Di Alberto
Dopo dodici anni di ininterrotto governo, Benjamin Netanyahu si appresta a lasciare la guida del paese di cui è stato la figura politica più iconica degli ultimi vent’anni. Al potere dal 2009 con il suo partito, il Likud, che sotto il suo presidio si sposta ancor più a destra cercando di unire i partiti sia secolari che religiosi. Politico con un passato nell’esercito (come molti altri politici israeliani), in specifico, nella Sayeret Matkal, unità d’élite dell’esercito; nato a Tel Aviv, ha avuto una formazione al MIT di Boston dopo il suo servizio nelle forze armate.
Sale al potere nel 2009, in un periodo in cui Israele era reduce dalla seconda guerra del Libano del 2006 e dall’operazione “piombo fuso” a Gaza fra il 2008/2009, riuscendo a concludere un mandato esplorativo in qualità di leader del secondo partito più votato. A livello internazionale il suo governo riceve un’importante spinta dal legame con l’amministrazione Trump e il contestato riconoscimento di Gerusalemme come capitale di Israele.
A partire dal suo primo mandato, Benjamin Netanyahu ha dovuto subire ben cinque consultazioni anticipate, difatti, la formazione di un governo di maggioranza in Israele è solo una questione puramente numerica e non politica: mettere insieme le varie anime del paese è una mera utopia, ed è proprio in tal senso che è nata la coalizione, sorta per spodestare Netanyahu.

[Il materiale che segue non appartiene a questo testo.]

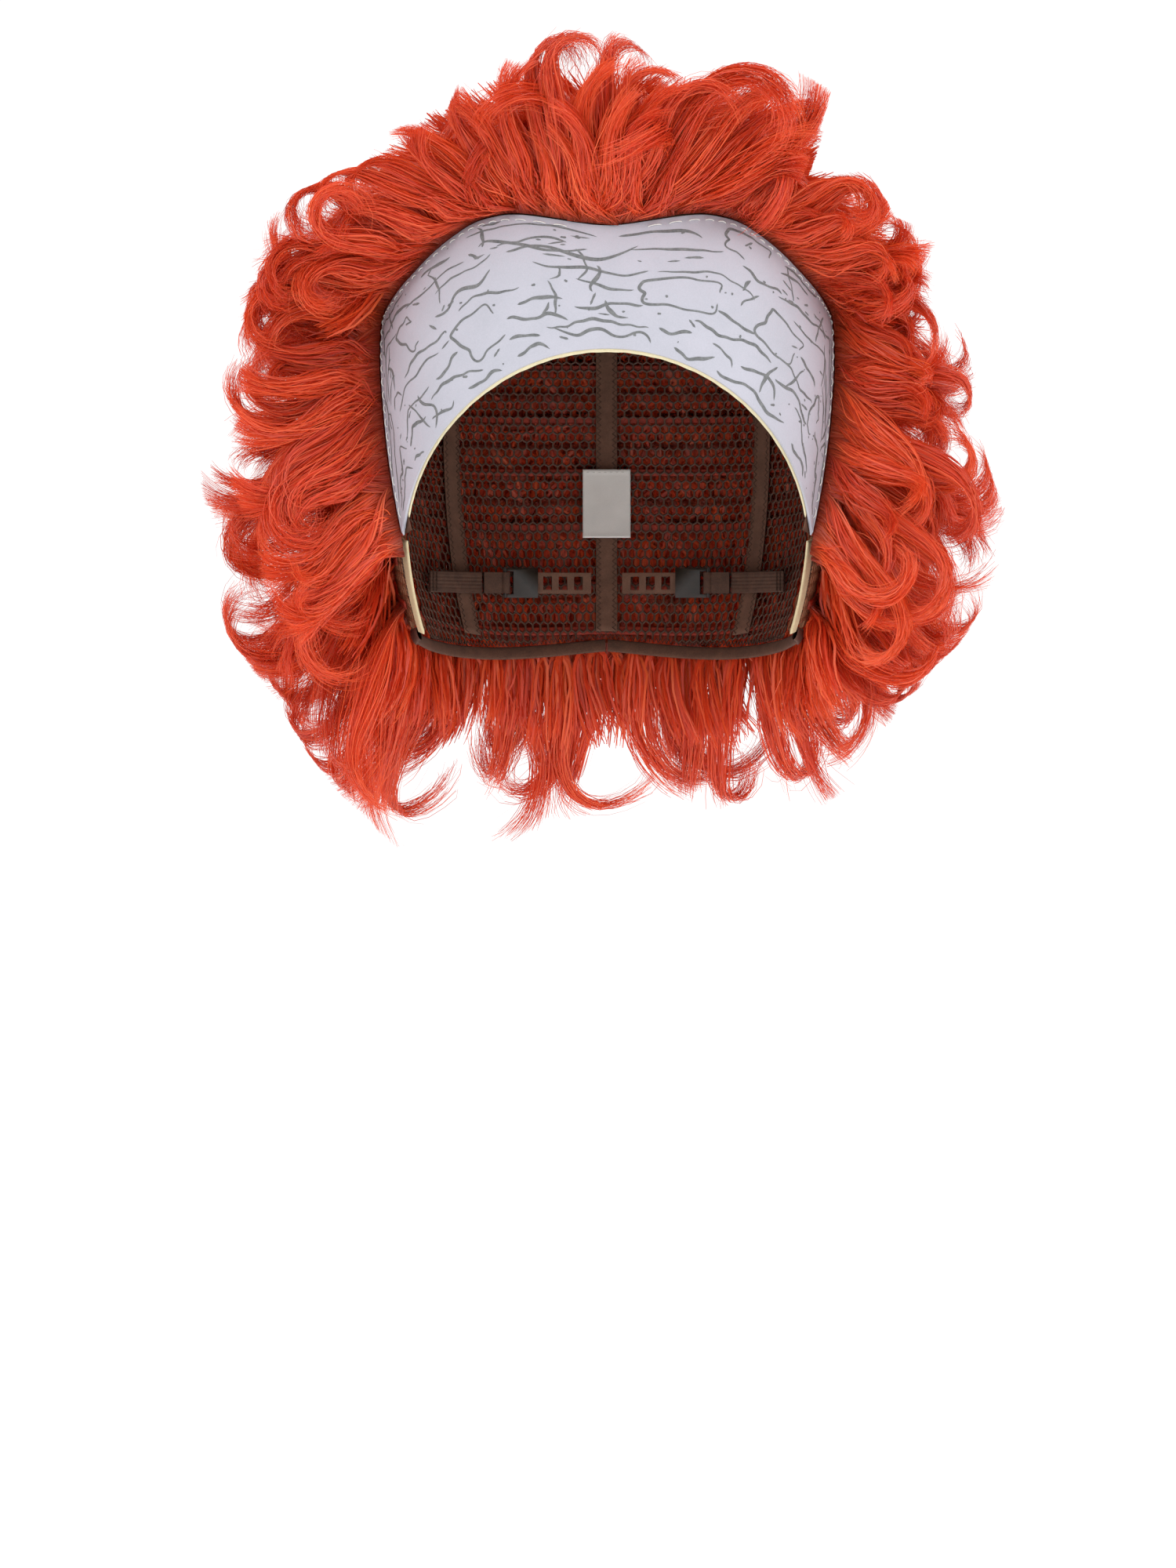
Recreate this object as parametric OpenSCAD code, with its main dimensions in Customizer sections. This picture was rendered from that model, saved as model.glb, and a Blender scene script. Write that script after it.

Alle elezioni del 23 marzo scorso, il Likud ha ottenuto più voti ma si è tuttavia fermato a 30 deputati, ben lontano dai 61 necessari a formare una maggioranza alla Knesset (parlamento israeliano). Da questa situazione, i partiti dell’opposizione, dopo lunghe trattative, hanno istituito una coalizione che unisce 62 deputati, sufficienti a formare un nuovo governo.
A capo di questa coalizione c’è Yair Lapid, numero uno del secondo partito “Yesh Atid” con 17 deputati a cui affianca gli 8 di “Blu e Bianco” di Benny Gantz colui che permise a Netanyahu di formare il governo uscente. Nella coalizione ci sono anche i due principali partiti di centrosinistra israeliani: il “Partito Laburista”, con 7 deputati e “Meretz” con 6. A destra, la coalizione imbarca il partito “Yisrael Beiteinu” di Avigdor Lieberman (noto per le sue dichiarazioni contro il popolo palestinese) che raccoglie i voti degli elettori di origine russofona e il partito “Nuova Speranza”, nato dalla scissione con il “Likud”. Uno dei partiti fondamentali per la formazione del nuovo governo è “Yamina” di Naftali Bennet che, pur essendo orientato a destra, non ha avviato consultazioni con il governo uscente; sembra essere proprio Bennet il futuro premier per i primi due anni di governo a cui seguirà Lapid per gli ultimi due. Per finire, gli ultimi 4 deputati per arrivare alla maggioranza sono stati forniti dal partito arabo “Raam” di Mansour Abbas.
Il comune denominatore di questa coalizione è la volontà di spodestare Benjamin Netanyahu dopo dodici anni di governo continuo. Inoltre non è meno rilevante non avere all’interno della coalizione partiti di stampo religioso, questa eterogeneità di composizione, però, potrebbe comunque rendere difficile la stabilità di governo. Il primo banco di prova per loro sarà rappresentato dalla fiducia alla Knesset il prossimo 9 giugno o in alternativa il 14, da lì forse sarà già possibile capire avvenimenti e situazioni conseguenti e poter fare valutazioni più approfondite.